Hope things are continuing to be on the mend but I was trying to wean people away from three jaw chucks and the hapless 'I know a man, who knows a man, who knows or thinks that he knows a man who can actually mend a three jaw chuck- I think'

Or something like that

Kind Regards

Norm
 
I know exactly what you mean Norm, it only takes one of the big names to mention something and it soon becomes unchangeable gospel.

The way I get around it is to look at the problem logically from all angles, and you can soon and easily see that certain things just won't work.

If that doesn't cure the problem, I go back in time to old engineering books, as there is very little that has changed since then, just people coming up with 'new' discoveries that had been forgotten years ago.

John
 
Since I started this thread this has been a lesson.. Both trough my own experience and trough your very informative posts. Thanks..

I have dismantled my chuck and inspected it. Lots of shavings and dirt. Looks like they were in a hurry making this one. The scroll is probably the source to the variable accuracy. Some of these chucks are probably good, some not.
A good thing though, the spindle seems to run very true so there is a potential. I do have an MT4 ER32 collet chuck in very good quality, but a 3-jaw self centering chuck is very convenient. Even with a lousy chuck, one can do very precise machining, like I proved to myself when building my first engine, featured here as “Another Stuart 10V”.

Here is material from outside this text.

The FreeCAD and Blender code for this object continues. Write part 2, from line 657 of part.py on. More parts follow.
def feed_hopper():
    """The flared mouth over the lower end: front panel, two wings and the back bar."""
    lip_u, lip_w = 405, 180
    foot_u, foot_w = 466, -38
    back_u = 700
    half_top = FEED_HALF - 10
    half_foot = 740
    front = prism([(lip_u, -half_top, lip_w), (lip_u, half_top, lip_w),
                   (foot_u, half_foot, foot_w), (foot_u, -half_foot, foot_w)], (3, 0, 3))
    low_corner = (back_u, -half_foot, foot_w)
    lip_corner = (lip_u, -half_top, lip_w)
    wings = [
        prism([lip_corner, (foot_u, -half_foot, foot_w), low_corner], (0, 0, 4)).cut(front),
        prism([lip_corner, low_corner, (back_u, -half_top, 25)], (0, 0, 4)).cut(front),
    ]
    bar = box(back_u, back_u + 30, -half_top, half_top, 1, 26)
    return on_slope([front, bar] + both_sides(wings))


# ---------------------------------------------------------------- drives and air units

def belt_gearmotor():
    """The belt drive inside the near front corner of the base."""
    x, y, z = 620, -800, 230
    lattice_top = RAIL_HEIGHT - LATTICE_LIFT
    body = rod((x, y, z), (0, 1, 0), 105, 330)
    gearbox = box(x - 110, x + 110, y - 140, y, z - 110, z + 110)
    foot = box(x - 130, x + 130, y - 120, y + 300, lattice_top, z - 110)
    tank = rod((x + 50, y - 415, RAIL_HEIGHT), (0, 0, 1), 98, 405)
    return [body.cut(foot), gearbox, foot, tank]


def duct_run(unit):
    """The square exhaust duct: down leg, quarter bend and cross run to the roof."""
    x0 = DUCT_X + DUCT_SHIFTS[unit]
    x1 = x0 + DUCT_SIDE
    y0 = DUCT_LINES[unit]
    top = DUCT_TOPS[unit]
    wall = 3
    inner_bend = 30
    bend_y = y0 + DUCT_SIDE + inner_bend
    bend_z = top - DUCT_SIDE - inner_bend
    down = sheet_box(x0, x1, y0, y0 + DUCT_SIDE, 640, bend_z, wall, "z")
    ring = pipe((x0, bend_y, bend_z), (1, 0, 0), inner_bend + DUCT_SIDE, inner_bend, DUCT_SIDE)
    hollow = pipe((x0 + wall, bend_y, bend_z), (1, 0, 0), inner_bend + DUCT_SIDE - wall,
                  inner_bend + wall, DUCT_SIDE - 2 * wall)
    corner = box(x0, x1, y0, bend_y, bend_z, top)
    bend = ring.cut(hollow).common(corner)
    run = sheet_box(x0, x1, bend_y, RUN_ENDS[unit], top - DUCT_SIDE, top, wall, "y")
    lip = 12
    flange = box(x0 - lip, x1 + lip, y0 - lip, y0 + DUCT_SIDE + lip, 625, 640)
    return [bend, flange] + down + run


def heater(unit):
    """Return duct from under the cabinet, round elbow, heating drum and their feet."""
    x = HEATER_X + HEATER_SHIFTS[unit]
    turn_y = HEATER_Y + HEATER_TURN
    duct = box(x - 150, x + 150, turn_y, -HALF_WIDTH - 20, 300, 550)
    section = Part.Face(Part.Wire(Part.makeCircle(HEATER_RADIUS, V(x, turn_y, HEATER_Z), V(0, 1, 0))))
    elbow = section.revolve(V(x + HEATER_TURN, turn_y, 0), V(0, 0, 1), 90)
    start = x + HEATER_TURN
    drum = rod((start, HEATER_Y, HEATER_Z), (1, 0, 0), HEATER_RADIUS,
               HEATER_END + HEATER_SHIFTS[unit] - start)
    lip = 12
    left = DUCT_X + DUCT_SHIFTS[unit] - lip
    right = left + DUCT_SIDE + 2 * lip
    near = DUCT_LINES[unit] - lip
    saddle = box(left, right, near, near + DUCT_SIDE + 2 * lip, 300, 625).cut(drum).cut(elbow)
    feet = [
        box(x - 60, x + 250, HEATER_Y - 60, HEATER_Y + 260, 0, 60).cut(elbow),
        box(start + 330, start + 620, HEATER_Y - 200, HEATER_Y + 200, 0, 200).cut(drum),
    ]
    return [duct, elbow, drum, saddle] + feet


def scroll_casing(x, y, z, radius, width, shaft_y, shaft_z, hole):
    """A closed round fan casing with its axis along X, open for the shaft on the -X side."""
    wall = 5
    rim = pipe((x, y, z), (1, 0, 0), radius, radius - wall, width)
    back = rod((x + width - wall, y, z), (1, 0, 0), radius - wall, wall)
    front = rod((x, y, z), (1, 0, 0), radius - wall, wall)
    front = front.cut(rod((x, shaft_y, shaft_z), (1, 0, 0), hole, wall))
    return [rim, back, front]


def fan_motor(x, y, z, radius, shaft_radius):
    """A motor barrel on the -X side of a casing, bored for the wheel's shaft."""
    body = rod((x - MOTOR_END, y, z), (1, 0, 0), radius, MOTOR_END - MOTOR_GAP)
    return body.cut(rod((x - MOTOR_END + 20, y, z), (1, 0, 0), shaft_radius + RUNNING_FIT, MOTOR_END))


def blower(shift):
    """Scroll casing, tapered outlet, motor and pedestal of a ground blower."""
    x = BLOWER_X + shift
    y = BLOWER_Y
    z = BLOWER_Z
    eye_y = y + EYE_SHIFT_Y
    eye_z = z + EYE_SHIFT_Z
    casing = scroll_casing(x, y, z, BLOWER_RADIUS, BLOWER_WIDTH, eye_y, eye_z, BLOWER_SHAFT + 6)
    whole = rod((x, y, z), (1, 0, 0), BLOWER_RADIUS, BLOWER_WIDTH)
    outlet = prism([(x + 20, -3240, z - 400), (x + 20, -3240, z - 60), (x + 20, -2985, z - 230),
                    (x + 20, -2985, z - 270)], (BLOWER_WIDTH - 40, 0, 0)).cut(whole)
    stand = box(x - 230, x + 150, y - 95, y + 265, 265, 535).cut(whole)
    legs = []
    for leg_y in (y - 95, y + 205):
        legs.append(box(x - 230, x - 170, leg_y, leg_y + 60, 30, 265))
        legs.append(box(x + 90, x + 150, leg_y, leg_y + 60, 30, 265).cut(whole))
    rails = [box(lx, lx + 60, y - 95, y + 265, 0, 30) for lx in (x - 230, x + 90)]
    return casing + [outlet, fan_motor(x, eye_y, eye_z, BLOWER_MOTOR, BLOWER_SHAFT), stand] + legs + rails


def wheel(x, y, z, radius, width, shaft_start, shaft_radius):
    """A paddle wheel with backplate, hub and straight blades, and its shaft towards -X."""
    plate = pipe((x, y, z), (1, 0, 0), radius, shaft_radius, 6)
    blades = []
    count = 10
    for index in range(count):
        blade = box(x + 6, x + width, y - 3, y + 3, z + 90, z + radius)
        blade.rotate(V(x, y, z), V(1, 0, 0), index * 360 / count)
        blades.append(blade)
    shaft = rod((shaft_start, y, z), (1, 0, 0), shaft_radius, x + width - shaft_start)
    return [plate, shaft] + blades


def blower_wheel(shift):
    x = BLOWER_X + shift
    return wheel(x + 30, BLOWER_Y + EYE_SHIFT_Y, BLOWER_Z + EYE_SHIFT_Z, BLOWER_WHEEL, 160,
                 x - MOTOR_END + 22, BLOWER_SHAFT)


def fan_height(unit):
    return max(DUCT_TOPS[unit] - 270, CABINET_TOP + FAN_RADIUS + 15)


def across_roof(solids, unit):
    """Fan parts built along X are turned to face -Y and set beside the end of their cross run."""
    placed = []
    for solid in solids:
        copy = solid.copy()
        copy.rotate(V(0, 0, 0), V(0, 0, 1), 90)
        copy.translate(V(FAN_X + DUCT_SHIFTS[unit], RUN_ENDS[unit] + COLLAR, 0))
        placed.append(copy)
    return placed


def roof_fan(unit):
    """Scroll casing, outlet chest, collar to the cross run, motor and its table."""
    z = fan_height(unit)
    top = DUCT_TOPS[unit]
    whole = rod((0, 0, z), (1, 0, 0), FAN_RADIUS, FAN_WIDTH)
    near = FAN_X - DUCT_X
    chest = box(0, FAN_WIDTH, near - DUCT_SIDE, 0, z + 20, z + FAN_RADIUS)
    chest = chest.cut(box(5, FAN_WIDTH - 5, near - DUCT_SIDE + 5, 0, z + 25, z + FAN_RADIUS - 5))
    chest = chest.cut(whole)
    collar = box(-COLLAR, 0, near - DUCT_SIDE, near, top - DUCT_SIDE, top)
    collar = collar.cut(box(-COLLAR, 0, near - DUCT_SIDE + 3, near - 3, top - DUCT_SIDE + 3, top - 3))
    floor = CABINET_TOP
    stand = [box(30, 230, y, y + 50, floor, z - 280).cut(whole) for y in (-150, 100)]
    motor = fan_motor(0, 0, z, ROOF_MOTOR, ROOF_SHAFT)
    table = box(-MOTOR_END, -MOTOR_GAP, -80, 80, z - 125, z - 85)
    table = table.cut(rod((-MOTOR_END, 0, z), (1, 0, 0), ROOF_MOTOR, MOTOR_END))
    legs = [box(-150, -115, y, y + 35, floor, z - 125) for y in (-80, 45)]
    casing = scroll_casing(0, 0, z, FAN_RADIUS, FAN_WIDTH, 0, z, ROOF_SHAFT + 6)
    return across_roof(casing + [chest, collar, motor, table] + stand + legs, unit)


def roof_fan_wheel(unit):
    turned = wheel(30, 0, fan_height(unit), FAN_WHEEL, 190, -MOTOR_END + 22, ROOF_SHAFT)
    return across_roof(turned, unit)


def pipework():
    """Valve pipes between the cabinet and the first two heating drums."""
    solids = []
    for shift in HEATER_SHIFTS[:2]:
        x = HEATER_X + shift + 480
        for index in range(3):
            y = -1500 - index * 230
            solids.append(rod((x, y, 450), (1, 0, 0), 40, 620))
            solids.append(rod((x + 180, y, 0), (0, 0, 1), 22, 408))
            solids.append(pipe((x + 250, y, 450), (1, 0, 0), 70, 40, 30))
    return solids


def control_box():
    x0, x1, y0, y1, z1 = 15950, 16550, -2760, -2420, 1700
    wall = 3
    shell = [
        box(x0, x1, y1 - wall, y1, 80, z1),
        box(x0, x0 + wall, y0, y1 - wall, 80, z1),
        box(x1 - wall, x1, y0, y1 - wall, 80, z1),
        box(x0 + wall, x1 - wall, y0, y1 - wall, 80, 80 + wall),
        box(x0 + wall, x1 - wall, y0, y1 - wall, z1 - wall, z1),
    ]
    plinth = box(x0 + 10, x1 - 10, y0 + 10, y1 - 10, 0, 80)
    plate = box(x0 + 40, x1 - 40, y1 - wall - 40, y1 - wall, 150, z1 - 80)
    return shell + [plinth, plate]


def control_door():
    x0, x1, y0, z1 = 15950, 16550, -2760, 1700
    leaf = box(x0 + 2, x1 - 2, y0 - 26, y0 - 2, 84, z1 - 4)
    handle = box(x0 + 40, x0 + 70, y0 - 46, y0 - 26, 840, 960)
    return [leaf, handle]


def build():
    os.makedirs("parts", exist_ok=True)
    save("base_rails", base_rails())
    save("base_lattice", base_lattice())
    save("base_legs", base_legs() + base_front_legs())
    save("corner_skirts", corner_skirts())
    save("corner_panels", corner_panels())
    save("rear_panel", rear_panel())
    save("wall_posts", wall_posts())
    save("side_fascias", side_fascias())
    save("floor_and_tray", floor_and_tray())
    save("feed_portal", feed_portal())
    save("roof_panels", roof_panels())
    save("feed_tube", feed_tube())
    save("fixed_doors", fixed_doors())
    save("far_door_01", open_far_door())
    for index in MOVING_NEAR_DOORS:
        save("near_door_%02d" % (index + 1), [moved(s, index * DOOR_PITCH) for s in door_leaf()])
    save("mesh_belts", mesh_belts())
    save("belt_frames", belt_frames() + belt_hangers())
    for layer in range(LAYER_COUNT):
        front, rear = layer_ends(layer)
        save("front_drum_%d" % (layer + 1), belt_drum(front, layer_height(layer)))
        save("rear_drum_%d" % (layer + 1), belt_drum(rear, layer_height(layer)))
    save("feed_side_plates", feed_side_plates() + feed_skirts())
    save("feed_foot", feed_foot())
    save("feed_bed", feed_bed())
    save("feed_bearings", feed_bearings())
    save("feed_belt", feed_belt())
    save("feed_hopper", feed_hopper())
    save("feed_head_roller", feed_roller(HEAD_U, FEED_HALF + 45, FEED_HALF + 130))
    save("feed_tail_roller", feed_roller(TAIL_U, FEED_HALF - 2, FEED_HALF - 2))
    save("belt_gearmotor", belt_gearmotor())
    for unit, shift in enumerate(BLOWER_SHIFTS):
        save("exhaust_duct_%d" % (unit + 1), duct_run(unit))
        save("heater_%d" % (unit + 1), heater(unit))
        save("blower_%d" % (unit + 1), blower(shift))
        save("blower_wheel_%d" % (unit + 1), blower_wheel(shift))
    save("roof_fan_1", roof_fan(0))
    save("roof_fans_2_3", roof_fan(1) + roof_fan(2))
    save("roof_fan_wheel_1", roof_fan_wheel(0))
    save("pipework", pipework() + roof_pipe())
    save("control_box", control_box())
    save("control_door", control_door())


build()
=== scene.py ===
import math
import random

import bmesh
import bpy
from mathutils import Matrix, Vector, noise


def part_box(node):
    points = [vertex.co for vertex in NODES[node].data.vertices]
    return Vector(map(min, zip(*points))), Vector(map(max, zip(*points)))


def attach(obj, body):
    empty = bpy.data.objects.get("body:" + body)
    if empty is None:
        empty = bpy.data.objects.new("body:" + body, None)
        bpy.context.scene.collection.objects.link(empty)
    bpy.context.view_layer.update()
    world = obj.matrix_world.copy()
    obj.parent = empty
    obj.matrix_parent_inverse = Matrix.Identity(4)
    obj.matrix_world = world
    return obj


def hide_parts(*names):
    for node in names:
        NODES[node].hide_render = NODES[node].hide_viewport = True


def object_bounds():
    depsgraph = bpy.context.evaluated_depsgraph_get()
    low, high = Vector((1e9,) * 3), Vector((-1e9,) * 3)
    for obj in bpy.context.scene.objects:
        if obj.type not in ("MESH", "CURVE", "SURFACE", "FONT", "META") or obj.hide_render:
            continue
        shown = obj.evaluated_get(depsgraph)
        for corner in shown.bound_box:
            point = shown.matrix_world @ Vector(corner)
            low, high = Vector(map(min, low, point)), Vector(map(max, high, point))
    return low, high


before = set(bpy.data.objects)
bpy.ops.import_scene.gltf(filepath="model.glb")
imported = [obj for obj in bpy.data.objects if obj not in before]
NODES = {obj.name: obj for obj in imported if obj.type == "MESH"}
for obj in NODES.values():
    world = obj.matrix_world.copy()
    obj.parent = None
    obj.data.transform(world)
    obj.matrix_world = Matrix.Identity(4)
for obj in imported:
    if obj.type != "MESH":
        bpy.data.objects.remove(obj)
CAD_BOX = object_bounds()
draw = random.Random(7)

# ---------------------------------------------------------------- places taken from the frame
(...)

This inevitably brings me to the next question. What should I look for if I want something better. Not breaking the bank. Preferably from Asia since I'm in Norway, shipping from there is next to 0. Yes I know Chinese quality and all that. I have bought nearly all my tools and equipment from there and half of it is in really good quality.
(If I have to brake that bank, I'll do it).
 
Taiwan has a good reputation for tool quality. Brands from there would be my first choice in sourcing from Asia.